-- start of Record set --
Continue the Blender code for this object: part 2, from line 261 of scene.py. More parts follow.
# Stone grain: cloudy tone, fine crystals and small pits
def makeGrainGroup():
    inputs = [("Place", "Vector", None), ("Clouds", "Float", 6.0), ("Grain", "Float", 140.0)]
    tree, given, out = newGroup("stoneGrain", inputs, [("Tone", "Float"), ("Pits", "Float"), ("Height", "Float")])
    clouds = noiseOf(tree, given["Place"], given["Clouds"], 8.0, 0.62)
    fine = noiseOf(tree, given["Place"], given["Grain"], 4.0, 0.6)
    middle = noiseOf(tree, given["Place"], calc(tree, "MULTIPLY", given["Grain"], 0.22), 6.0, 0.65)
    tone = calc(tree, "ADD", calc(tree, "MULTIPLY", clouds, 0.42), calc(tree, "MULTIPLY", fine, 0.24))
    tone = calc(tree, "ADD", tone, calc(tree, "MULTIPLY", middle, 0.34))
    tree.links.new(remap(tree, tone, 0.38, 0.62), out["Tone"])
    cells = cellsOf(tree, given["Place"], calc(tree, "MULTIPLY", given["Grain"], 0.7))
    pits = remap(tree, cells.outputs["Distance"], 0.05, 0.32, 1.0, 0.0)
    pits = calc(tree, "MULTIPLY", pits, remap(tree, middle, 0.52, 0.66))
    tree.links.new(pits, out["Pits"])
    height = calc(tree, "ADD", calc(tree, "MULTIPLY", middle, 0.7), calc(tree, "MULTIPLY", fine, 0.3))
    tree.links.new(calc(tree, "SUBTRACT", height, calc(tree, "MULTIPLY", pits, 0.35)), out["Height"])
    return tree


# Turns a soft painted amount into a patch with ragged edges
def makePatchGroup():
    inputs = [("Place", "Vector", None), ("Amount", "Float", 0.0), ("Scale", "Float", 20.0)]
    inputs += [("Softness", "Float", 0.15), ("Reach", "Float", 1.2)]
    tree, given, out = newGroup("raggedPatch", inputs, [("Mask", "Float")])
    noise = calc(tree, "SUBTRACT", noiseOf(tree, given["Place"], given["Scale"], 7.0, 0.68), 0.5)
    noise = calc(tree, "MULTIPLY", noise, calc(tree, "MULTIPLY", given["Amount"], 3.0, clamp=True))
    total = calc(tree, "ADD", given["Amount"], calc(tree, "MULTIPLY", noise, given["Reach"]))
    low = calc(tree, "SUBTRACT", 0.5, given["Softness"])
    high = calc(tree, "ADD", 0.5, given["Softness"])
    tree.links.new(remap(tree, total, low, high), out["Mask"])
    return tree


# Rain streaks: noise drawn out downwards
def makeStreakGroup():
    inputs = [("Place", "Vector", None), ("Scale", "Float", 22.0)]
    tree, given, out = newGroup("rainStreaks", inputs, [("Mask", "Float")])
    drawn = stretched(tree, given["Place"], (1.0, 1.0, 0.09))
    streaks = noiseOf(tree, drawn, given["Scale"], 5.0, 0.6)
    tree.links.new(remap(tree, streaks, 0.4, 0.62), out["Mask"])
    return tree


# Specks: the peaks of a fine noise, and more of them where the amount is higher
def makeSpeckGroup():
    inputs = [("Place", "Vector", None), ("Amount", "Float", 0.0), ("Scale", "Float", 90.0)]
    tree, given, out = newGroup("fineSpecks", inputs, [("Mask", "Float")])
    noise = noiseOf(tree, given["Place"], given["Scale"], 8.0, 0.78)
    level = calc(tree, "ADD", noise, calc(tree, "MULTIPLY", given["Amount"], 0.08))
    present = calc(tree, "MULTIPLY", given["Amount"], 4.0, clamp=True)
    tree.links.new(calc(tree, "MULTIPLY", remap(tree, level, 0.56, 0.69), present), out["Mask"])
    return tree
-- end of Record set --
-- start of Record set --
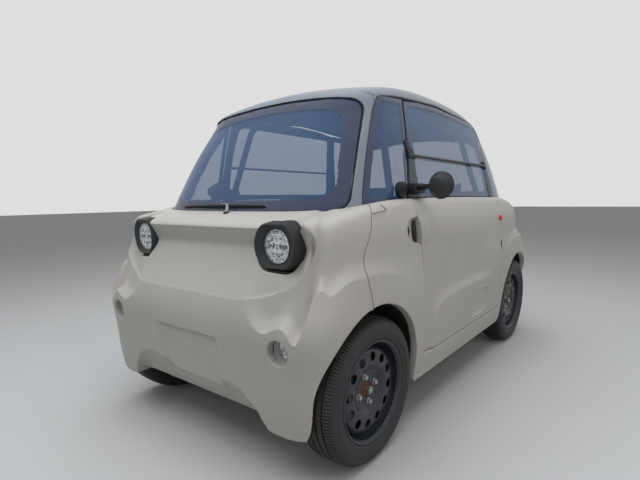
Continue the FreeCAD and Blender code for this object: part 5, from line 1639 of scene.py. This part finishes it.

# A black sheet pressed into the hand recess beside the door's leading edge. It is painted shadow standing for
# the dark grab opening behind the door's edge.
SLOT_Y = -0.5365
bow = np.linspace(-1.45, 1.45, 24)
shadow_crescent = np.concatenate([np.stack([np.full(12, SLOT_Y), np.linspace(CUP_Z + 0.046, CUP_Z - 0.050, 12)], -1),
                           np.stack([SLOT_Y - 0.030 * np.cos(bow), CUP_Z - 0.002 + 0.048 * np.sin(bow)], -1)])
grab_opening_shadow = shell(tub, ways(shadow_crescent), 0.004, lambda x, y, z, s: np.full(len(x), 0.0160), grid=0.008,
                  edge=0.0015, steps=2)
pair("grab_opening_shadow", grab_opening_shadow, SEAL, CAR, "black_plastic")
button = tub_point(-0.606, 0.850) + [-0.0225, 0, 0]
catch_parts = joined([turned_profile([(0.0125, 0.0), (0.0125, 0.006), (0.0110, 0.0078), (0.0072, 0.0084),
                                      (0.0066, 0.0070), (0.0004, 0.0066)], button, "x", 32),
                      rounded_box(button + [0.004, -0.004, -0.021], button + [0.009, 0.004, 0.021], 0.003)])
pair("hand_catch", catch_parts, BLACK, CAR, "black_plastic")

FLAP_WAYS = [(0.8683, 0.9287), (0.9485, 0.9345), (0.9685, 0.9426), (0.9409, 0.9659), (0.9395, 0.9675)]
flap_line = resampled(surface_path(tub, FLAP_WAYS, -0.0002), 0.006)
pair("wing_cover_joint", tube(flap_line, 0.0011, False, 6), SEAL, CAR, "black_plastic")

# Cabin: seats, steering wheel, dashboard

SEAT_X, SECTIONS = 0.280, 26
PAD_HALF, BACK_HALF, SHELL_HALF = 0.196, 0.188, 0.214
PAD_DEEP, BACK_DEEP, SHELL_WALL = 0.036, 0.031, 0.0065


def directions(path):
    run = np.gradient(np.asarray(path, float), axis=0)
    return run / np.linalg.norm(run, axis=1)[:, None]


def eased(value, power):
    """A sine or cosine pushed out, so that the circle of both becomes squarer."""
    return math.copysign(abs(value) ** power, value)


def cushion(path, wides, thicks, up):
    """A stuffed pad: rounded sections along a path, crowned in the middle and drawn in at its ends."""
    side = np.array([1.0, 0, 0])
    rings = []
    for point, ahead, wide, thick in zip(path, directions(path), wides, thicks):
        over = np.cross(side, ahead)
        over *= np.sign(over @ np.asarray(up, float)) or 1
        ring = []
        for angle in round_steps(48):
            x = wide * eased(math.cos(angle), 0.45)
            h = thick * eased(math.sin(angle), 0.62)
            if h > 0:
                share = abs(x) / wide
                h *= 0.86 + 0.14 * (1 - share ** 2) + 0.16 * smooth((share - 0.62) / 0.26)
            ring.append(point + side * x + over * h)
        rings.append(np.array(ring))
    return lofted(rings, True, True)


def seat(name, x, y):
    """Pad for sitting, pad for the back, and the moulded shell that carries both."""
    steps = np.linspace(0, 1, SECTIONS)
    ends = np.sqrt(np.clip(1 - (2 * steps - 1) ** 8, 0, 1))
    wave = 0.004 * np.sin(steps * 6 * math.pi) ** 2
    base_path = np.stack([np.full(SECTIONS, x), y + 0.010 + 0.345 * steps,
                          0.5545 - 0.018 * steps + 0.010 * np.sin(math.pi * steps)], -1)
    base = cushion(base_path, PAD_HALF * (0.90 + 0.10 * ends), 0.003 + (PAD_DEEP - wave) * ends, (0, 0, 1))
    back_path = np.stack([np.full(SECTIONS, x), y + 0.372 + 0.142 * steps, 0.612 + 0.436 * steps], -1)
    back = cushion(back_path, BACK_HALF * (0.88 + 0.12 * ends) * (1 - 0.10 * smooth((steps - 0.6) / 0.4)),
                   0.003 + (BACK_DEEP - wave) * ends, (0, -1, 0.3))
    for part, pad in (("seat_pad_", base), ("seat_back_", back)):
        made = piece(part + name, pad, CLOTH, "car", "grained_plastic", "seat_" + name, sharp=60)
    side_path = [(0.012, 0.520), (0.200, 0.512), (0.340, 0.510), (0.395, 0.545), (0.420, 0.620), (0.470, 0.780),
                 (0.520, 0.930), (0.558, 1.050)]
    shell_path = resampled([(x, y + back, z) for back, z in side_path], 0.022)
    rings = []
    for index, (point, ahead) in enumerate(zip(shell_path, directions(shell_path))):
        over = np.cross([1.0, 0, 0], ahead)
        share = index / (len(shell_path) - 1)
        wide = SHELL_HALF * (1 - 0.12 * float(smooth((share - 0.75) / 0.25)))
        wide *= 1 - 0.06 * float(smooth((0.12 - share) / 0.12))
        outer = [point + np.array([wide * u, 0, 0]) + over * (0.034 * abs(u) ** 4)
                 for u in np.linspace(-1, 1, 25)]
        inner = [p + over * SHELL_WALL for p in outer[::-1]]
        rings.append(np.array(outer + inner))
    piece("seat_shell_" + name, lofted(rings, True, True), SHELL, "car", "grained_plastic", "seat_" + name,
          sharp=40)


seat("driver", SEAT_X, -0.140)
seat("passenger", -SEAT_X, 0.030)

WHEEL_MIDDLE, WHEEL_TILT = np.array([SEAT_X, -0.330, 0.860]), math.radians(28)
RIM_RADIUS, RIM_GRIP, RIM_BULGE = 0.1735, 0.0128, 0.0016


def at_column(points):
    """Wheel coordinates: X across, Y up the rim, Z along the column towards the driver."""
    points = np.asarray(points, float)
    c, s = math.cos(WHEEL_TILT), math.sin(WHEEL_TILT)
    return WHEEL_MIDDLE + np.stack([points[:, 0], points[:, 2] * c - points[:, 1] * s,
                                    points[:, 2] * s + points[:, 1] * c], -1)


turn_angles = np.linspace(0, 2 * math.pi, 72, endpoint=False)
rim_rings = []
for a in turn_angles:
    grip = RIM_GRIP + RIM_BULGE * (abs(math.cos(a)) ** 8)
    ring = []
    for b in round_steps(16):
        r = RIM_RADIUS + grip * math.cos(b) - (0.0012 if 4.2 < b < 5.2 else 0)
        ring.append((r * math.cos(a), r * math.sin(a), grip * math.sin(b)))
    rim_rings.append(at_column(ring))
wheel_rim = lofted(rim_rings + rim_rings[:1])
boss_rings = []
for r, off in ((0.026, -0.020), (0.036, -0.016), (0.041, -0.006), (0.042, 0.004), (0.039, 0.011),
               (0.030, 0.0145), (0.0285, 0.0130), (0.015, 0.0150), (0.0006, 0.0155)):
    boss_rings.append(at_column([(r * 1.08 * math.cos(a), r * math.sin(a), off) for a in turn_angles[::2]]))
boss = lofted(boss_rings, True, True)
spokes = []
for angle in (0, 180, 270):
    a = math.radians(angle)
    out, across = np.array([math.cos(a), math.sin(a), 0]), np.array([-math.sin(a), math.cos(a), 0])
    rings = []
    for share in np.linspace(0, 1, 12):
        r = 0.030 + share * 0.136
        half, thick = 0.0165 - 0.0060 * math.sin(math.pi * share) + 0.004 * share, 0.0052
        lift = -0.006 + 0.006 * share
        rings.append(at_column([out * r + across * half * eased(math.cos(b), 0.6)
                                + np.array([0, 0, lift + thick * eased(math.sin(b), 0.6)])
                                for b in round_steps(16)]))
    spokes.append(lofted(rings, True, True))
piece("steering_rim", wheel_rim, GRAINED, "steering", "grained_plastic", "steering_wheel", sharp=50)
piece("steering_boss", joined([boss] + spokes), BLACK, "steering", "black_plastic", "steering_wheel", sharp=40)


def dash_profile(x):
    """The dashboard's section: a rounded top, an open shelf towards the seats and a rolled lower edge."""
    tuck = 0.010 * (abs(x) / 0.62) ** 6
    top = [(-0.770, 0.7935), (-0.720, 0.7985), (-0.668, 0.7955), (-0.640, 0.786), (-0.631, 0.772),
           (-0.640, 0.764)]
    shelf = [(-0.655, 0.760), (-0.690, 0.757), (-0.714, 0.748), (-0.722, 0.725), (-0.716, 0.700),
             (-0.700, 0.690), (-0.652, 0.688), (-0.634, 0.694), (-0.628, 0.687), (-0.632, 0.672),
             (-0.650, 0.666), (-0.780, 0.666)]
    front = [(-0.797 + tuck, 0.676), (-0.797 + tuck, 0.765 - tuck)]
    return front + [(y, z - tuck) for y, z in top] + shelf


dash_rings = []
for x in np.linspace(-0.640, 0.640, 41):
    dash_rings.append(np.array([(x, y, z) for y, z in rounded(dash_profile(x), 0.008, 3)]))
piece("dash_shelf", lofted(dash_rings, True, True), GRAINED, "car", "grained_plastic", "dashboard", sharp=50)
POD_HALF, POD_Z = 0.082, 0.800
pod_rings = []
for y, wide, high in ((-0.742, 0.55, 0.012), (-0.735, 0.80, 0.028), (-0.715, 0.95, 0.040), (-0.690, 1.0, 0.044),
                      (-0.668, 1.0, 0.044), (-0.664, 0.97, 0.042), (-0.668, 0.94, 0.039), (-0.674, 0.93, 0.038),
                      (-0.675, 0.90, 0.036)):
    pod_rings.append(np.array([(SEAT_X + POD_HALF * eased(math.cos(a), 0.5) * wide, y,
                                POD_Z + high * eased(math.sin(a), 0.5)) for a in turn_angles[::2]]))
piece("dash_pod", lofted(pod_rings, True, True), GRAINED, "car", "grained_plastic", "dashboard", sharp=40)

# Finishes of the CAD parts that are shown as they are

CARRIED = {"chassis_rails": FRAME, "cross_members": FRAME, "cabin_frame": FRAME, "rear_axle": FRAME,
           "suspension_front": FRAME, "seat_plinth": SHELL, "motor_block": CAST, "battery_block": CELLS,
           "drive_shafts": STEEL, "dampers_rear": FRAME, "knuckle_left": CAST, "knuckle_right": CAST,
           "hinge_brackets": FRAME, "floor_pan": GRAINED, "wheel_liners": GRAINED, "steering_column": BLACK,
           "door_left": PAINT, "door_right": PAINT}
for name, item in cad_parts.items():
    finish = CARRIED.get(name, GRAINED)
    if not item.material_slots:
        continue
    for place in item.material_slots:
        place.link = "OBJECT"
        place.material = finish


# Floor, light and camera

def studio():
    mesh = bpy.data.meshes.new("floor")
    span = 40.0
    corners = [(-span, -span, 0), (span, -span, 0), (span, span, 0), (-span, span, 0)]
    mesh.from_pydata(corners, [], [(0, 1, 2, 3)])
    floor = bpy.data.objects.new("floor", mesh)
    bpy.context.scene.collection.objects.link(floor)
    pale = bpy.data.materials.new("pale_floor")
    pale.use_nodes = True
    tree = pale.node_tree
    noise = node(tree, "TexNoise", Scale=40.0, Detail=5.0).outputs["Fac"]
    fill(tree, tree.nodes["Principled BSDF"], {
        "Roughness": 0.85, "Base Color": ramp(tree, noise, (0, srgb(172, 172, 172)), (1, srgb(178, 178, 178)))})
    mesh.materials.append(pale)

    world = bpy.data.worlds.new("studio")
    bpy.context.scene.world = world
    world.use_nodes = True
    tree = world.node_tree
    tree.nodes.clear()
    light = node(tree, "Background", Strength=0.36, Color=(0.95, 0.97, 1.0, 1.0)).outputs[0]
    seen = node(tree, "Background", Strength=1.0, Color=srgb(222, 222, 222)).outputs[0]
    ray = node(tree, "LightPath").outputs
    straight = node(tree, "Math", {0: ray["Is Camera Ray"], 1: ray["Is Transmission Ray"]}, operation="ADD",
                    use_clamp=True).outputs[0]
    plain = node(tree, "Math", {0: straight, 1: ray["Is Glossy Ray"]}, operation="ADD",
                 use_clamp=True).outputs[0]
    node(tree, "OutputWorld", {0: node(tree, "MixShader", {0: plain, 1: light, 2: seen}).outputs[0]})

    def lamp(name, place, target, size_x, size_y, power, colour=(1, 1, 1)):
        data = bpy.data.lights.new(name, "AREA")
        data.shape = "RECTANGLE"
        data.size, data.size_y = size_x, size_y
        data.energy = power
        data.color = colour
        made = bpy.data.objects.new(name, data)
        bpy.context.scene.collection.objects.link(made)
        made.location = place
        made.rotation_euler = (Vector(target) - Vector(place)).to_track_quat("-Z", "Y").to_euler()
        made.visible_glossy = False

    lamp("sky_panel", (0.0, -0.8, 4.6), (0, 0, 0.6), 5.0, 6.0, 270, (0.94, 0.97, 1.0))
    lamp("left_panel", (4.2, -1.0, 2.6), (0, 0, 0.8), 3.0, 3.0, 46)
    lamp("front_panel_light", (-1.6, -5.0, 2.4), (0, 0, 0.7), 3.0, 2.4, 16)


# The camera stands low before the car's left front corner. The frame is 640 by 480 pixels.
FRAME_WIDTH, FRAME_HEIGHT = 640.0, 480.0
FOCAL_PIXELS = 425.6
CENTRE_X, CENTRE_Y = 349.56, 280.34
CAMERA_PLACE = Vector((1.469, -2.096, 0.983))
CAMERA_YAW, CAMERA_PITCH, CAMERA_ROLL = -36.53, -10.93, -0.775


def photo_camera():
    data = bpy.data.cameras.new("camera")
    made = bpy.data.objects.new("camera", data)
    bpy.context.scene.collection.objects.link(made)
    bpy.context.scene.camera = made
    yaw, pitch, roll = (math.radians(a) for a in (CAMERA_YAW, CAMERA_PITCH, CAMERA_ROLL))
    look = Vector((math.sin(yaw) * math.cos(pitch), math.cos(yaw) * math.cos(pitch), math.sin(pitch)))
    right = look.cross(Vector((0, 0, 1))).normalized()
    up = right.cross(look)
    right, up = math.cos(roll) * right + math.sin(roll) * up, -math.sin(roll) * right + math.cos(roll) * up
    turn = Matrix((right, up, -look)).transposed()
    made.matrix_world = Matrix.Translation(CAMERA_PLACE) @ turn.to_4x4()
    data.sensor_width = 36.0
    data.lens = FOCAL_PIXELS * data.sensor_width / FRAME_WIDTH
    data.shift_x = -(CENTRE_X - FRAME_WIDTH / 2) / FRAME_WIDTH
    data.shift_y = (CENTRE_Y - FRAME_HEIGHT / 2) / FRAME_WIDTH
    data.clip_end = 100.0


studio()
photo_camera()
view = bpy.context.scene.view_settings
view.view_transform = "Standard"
-- end of Record set --
**Requirements**
From the material above, count the lines that include "code" and give only the total.

**Final result**
2